Higher sales volume, favourable commodity prices, and higher non-operating income led Maruti Suzuki India (MSIL) to grow its consolidated net profit 47 per cent year-on-year to ₹3,952 crore in the fourth quarter that ended on March 31, compared to ₹2,687 crore in the same period last year.
Consolidated total income also rose by 20 per cent YoY to ₹39,654 crore in the fourth quarter as against ₹33,015 crore in January-March quarter in 2023.
The company sold 5,84,031 vehicles during the quarter, higher by 13.4 per cent compared to 5,14,927 units in the same period previous year.
On an annual basis, the company reported a consolidated net profit of ₹13,488 crore, a jump of 63.23 per cent as compared with ₹8,263 crore in FY23. Total income also grew by 21 per cent in the last financial year to ₹1,45,951 crore as compared with ₹1.20,674 crore in FY23.
The company sold 21,35,323 vehicles during the year, an 8.6 per cent increase over 19,66,164 units in FY2022-23.
Regarding the growth outlook, RC Bhargava, Chairman of MSIL, told reporters that while the industry may be looking at a much lower growth partly because of a high base last year, Maruti will aim for double-digit or double-digit growth this year.

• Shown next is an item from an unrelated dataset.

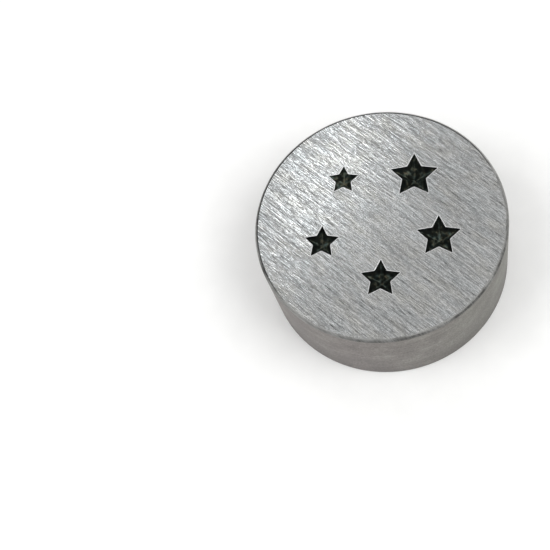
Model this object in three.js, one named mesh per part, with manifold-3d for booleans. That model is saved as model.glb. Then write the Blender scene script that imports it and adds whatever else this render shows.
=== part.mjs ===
// Star impression die: one solid disc of tool steel with five star-shaped cavities sunk into its ground
// working face. Sheet metal is laid over a cavity and driven down into it by a punch or a press pad, and
// comes out as a domed, faceted star. The die has no other pieces, and nothing on it moves.
//
// Millimetres, +Z up. The origin is the centre of the base, the working face looks up, and every star
// has one point towards +Y.

import * as THREE from "three";
import { mergeVertices } from "three/addons/utils/BufferGeometryUtils.js";
import Module from "manifold-3d";

const INCH = 25.4;

// The blank, sawn from round bar and faced.
const DISC_DIAMETER = (7 / 4) * INCH;
const DISC_THICKNESS = (11 / 16) * INCH;
const TOP_EDGE_BREAK = 0.35;
const BASE_EDGE_BREAK = 0.35;
const RIM_SEGMENTS = 180;

// The cavities, smallest first. A span is the diameter of the circle through a star's five points.
const STAR_SPANS = [7 / 32, 8 / 32, 9 / 32, 10 / 32, 11 / 32].map((inches) => inches * INCH);
// A tip radius is half of a span.
const STAR_POINTS = 5;
const NOTCH_PER_TIP = 0.5; // radius at the notches between the points, per tip radius
const FACET_DROP_PER_TIP = 0.55; // fall of the facets to the deepest spot, per tip radius
const RIM_WALL = 0.2; // upright wall round the star's outline, above its facets
const CUTTER_RISE = 1; // how far a cutter stands above the working face

// The ring of cavities, centred on the disc.
const RING_RADIUS = (27 / 64) * INCH;
const RING_START = THREE.MathUtils.degToRad(128); // bearing of the smallest star, from +X
const RING_STEP = (2 * Math.PI) / STAR_SPANS.length;

const wasm = await Module();
wasm.setup();

// A closed three.js geometry as a manifold-3d solid.
function solidOf(geometry) {
  const bare = geometry.clone();
  bare.deleteAttribute("normal");
  bare.deleteAttribute("uv");
  const merged = mergeVertices(bare, 1e-4);
  return new wasm.Manifold(
    new wasm.Mesh({
      numProp: 3,
      vertProperties: merged.getAttribute("position").array,
      triVerts: new Uint32Array(merged.index.array),
    }),
  );
}

// A manifold-3d solid as a flat-shaded three.js geometry.
function geometryOf(solid) {
  const { numProp, vertProperties, triVerts } = solid.getMesh();
  const places = new Float32Array((vertProperties.length / numProp) * 3);
  for (let i = 0; i < places.length / 3; i++) {
    places.set(vertProperties.subarray(i * numProp, i * numProp + 3), i * 3);
  }
  const geometry = new THREE.BufferGeometry();
  geometry.setAttribute("position", new THREE.BufferAttribute(places, 3));
  geometry.setIndex(new THREE.BufferAttribute(triVerts, 1));
  const flat = geometry.toNonIndexed();
  flat.computeVertexNormals();
  return flat;
}

// A profile of [radius, height] pairs turned about +Z.
function turned(profile, segments) {
  const points = profile.map(([radius, height]) => new THREE.Vector2(radius, height));
  return new THREE.LatheGeometry(points, segments).rotateX(Math.PI / 2);
}

// The plain disc, with both of its corners chamfered.
function blank() {
  const radius = DISC_DIAMETER / 2;
  const profile = [
    [0, 0],
    [radius - BASE_EDGE_BREAK, 0],
    [radius, BASE_EDGE_BREAK],
    [radius, DISC_THICKNESS - TOP_EDGE_BREAK],
    [radius - TOP_EDGE_BREAK, DISC_THICKNESS],
    [0, DISC_THICKNESS],
  ];
  return turned(profile, RIM_SEGMENTS);
}

// What one cavity removes, with the working face at z = 0 and one point towards +Y: a short star-shaped
// wall over a star-shaped pyramid that hangs point down. It is turned with two sides for each point of
// the star, and every second corner is then drawn in to make the notches.
function starCutter(span) {
  const tip = span / 2;
  const profile = [
    [0, -RIM_WALL - FACET_DROP_PER_TIP * tip],
    [tip, -RIM_WALL],
    [tip, CUTTER_RISE],
    [0, CUTTER_RISE],
  ];
  const sides = 2 * STAR_POINTS;
  const cutter = turned(profile, sides);
  const places = cutter.getAttribute("position");
  for (let i = 0; i < places.count; i++) {
    const bearing = Math.atan2(places.getY(i), places.getX(i)) - Math.PI / 2;
    const corner = Math.round((bearing * sides) / (2 * Math.PI));
    const share = corner % 2 === 0 ? 1 : NOTCH_PER_TIP;
    places.setXY(i, places.getX(i) * share, places.getY(i) * share);
  }
  return cutter;
}

// The disc with its ring of cavities.
function dieBlock() {
  let block = solidOf(blank());
  STAR_SPANS.forEach((span, place) => {
    const bearing = RING_START + place * RING_STEP;
    const cutter = starCutter(span).translate(
      RING_RADIUS * Math.cos(bearing),
      RING_RADIUS * Math.sin(bearing),
      DISC_THICKNESS,
    );
    block = block.subtract(solidOf(cutter));
  });
  return geometryOf(block);
}

const toolSteel = new THREE.MeshStandardMaterial({
  name: "tool_steel",
  color: 0x9d9d9b,
  roughness: 0.4,
  metalness: 1,
});

const die = new THREE.Group();
const block = new THREE.Mesh(dieBlock(), toolSteel);
block.name = "die_block";
die.add(block);

export default die;
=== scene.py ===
# Star impression die: the finish of its one piece, a disc of ground tool steel with a ring of star cavities.
# Metres throughout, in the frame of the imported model: +Z up, origin at the centre of the base.

import math

import bmesh
import bpy
from mathutils import Matrix, Vector, noise
from mathutils.geometry import intersect_point_line


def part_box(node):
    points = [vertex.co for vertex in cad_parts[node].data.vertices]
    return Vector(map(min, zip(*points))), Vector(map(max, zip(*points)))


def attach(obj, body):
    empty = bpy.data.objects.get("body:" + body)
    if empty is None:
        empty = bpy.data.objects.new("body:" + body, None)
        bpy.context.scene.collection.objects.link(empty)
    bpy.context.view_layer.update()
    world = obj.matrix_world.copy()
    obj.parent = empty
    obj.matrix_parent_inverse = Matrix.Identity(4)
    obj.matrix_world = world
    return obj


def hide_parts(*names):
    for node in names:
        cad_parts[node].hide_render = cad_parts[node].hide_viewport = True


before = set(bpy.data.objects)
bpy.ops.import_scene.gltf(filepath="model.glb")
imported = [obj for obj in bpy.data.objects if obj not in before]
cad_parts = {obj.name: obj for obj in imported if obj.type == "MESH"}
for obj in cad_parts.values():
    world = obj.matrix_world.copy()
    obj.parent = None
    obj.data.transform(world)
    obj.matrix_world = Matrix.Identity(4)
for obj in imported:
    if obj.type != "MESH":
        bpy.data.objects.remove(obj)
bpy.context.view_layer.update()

MM = 0.001
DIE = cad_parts["die_block"]
BASE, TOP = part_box("die_block")
HAIR = 0.001 * MM  # how far inside the CAD disc's edge the finished one stays
RADIUS = TOP.x - HAIR
FACE_Z = TOP.z

# ---------------------------------------------------------------- sizes

RIM_SEGMENTS = 360
EDGE_BREAK = 0.35 * MM  # the chamfer at both corners of the disc
EDGE_ROUND = 0.04 * MM  # the soft line where a chamfer meets its neighbours
BREAK_WANDER = 0.06 * MM  # how unevenly the working face's edge was broken
BREAK_WANDER_SPAN = 7 * MM
BURR_LINE = 0.19 * MM  # the dark line on the working face just inside its chamfer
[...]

“If the conditions become what we think could become after the elections, then Maruti will be in a position for close to double digit growth in the coming year. We should try and aim for that because people will be willing to buy new cars as inflation will be under control in FY2024-25 and that will lead to interest rate becoming low in the second half of the year,” he said.
He noted that the new government will have a very good base from which to proceed. He hoped that, at the beginning of the first year, new measures taken by the new government would propel the economy and industry forward at a much faster pace.
“I think the car industry should also look forward to a year which is a good in all respect,” he added.
On the expansion plan at the Kharkhoda (Sonipat) facility, he said it is proceeding smoothly. MSIL expects the first line to start production before the end of this financial year and thereafter to be able to add one new production line every 12 months.
“We have not been able to finalise our second site for the expansion programme because before we could sign all the necessary papers, the code of conduct came into force and so everything had to be put on hold,” Bhargava said.
Meanwhile, the company’s Board of Directors recommended the highest-ever dividend of ₹125 per share (face value of ₹5 per share) compared to ₹90 per share in FY23.